"Nada se espalha com maior rapidez do que um boato" (Virgílio)

Por que ainda falamos em razão?


Diante das concepções descontinuístas da razão, podemos fazer duas perguntas:
1ª. Se, em cada época, por motivos históricos e teóricos determinados, a razão muda inteiramente, o que queremos dizer quando continuamos empregando a palavra razão?
2ª. Se, em cada ciência, cada filosofia, cada teoria, cada expressão do pensamento, nada há em comum com as anteriores e as posteriores, por que dizemos que algumas são racionais e outras não o são? A razão não seria, afinal, um mito que nossa cultura inventou para si mesma?
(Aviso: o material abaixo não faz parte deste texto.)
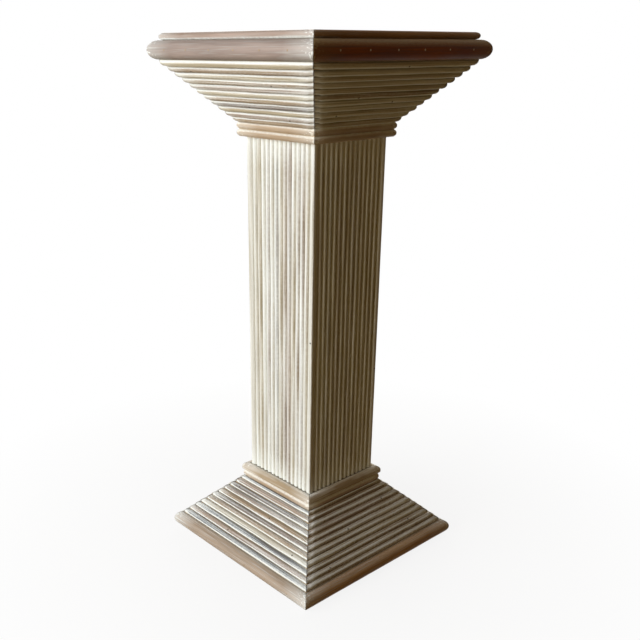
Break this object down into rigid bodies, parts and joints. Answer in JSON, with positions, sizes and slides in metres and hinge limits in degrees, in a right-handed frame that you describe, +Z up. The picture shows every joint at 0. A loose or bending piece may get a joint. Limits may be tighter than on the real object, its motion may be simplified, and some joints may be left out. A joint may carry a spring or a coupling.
{
  "type": "pedestal column stand",
  "caption": "Square plywood pedestal with a flaring capital and base, skinned in half-round pencil reed with a whitewashed finish, to display a vase, plant or sculpture.",
  "frame": {"origin": "centre of the footprint, on the floor", "axes": "+Z up along the column, -Y out of the front side, +X out of the right side"},
  "size_m": [0.3266, 0.3266, 0.762],
  "materials": {
    "reed": "split rattan reed with a limed whitewash, satin",
    "rail_wood": "half-round hardwood, limed whitewash, satin",
    "trim_reed": "half-round reed, limed whitewash, satin",
    "cap_wood": "rounded strip, tan stain under a thin wash, satin",
    "panel_ply": "plywood with a limed whitewash, satin",
    "plywood": "plywood, unfinished",
    "softwood": "planed softwood, unfinished",
    "steel": "zinc-plated steel"
  },
  "bodies": {
    "root": {"top_panel": "panel_ply", "top_trim": "trim_reed", "top_rail_front": "rail_wood", "top_rail_right": "rail_wood", "top_rail_back": "rail_wood", "top_rail_left": "rail_wood", "base_rail_front": "rail_wood", "base_rail_right": "rail_wood", "base_rail_back": "rail_wood", "base_rail_left": "rail_wood", "capital_reeds_front": "reed", "capital_reeds_right": "reed", "capital_reeds_back": "reed", "capital_reeds_left": "reed", "shaft_reeds_front": "reed", "shaft_reeds_right": "reed", "shaft_reeds_back": "reed", "shaft_reeds_left": "reed", "base_reeds_front": "reed", "base_reeds_right": "reed", "base_reeds_back": "reed", "base_reeds_left": "reed", "neck_reeds": "reed", "foot_reeds": "reed", "foot_caps": "cap_wood", "capital_panel_front": "plywood", "capital_panel_right": "plywood", "capital_panel_back": "plywood", "capital_panel_left": "plywood", "neck_band_front": "plywood", "neck_band_right": "plywood", "neck_band_back": "plywood", "neck_band_left": "plywood", "shaft_panel_front": "plywood", "shaft_panel_right": "plywood", "shaft_panel_back": "plywood", "shaft_panel_left": "plywood", "foot_band_front": "plywood", "foot_band_right": "plywood", "foot_band_back": "plywood", "foot_band_left": "plywood", "base_panel_front": "plywood", "base_panel_right": "plywood", "base_panel_back": "plywood", "base_panel_left": "plywood", "base_board": "plywood", "top_batten_front": "softwood", "top_batten_right": "softwood", "top_batten_back": "softwood", "top_batten_left": "softwood", "base_batten_front": "softwood", "base_batten_right": "softwood", "base_batten_back": "softwood", "base_batten_left": "softwood", "glue_blocks": "softwood", "wood_screws": "steel", "top_brads": "steel", "base_brads": "steel"}
  },
  "joints": []
}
Podemos responder à primeira pergunta dizendo que continuamos a falar em razão, apesar de haver muitas e diferentes “razões”, porque mantemos uma idéia que é essencial à noção ocidental de razão. Que idéia é essa? A de que a realidade, o mundo natural e cultural, os seres humanos, sua ações e obras têm sentido e que esse sentido pode ser conhecido. É o ideal do conhecimento objetivo que é conservado quando continuamos a falar em razão.
Com relação à segunda pergunta, podemos dizer que, em cada época, os membros da sociedade e da cultura ocidentais julgam a validade da própria razão como capaz ou incapaz de realizar o ideal do conhecimento. Esse julgamento pode ser realizado de duas maneiras.
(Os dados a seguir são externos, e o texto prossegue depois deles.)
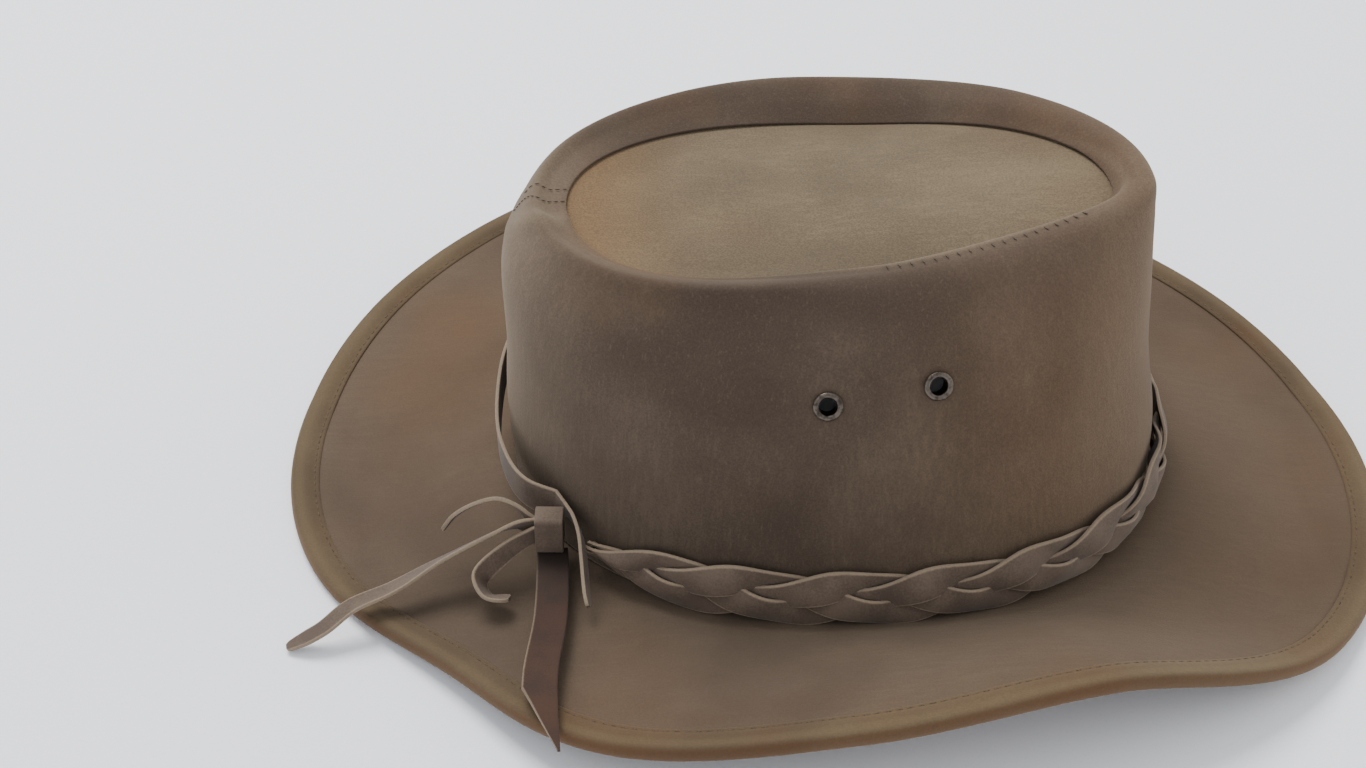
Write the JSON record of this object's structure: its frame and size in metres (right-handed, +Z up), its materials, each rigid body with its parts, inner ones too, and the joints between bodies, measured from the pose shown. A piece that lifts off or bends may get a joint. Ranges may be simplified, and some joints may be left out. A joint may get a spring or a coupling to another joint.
{
  "type": "leather bush hat",
  "caption": "Wide-brimmed leather bush hat with a rolled-rim crown and recessed tip, stitched hem, vent eyelets and a knotted braided band with loose tails.",
  "frame": {"origin": "centre of the bounding box, on the surface that the brim rests on", "axes": "+X toward the front of the hat, the narrower end of the tip, +Y toward the wearer's left, +Z up"},
  "size_m": [0.3624, 0.2948, 0.1199],
  "materials": {
    "crown_leather": "matt nubuck, dark grey-brown",
    "tip_leather": "matt nubuck, worn lighter tan",
    "brim_leather": "matt nubuck, brown with rust patches",
    "hem_leather": "matt nubuck, golden to reddish brown, stitched",
    "band_leather": "flat split-leather strips with pale cut edges",
    "eyelet_metal": "dull pewter-coloured metal"
  },
  "bodies": {
    "root": {"crown_side": "crown_leather", "crown_tip": "tip_leather", "brim": "brim_leather", "brim_hem": "hem_leather", "eyelet_near_back": "eyelet_metal", "eyelet_near_front": "eyelet_metal", "eyelet_far_back": "eyelet_metal", "eyelet_far_front": "eyelet_metal", "band_strand_1": "band_leather", "band_strand_2": "band_leather", "band_strand_3": "band_leather", "band_strap": "band_leather", "band_keeper": "band_leather", "tail_long": "band_leather", "tail_thin": "band_leather", "tail_wide": "band_leather", "tail_loop": "band_leather"}
  },
  "joints": []
}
A primeira maneira ou o primeiro critério de avaliação da capacidade racional é o da coerência interna de um pensamento ou de uma teoria. Ou seja, quando um pensamento ou uma teoria se propõem a oferecer um conhecimento, simultaneamente também oferecem os princípios, os conceitos e os procedimentos que sustentam a explicação apresentada. Quando não há compatibilidade entre a explicação e os princípios, os conceitos e os procedimentos oferecidos, dizemos que não há coerência e que o pensamento ou a teoria não são racionais. A razão é, assim, o critério de que dispomos para a avaliação, o instrumento para julgar a validade de um pensamento ou de uma teoria, julgando sua coerência ou incoerência consigo mesmos.
A segunda maneira é diferente da anterior. Agora, pergunta-se se um pensamento ou uma teoria contribuem ou não para que os seres humanos conheçam e compreendam as circunstâncias em que vivem, contribuem ou não para alterar situações que os seres humanos julgam inaceitáveis ou intoleráveis, contribuem ou não para melhorar as condições em que os seres humanos vivem. Assim, a razão, além de ser o critério para avaliar os conhecimentos, é também um instrumento crítico para compreendermos as circunstâncias em que vivemos, para mudá-las ou melhorá-las. A razão tem um potencial ativo ou transformador e por isso continuamos a falar nela e a desejá-la.


Fonte: CHAUÍ, Marilena. Convite à Filosofia. São Paulo: Ed. Ática, 2000.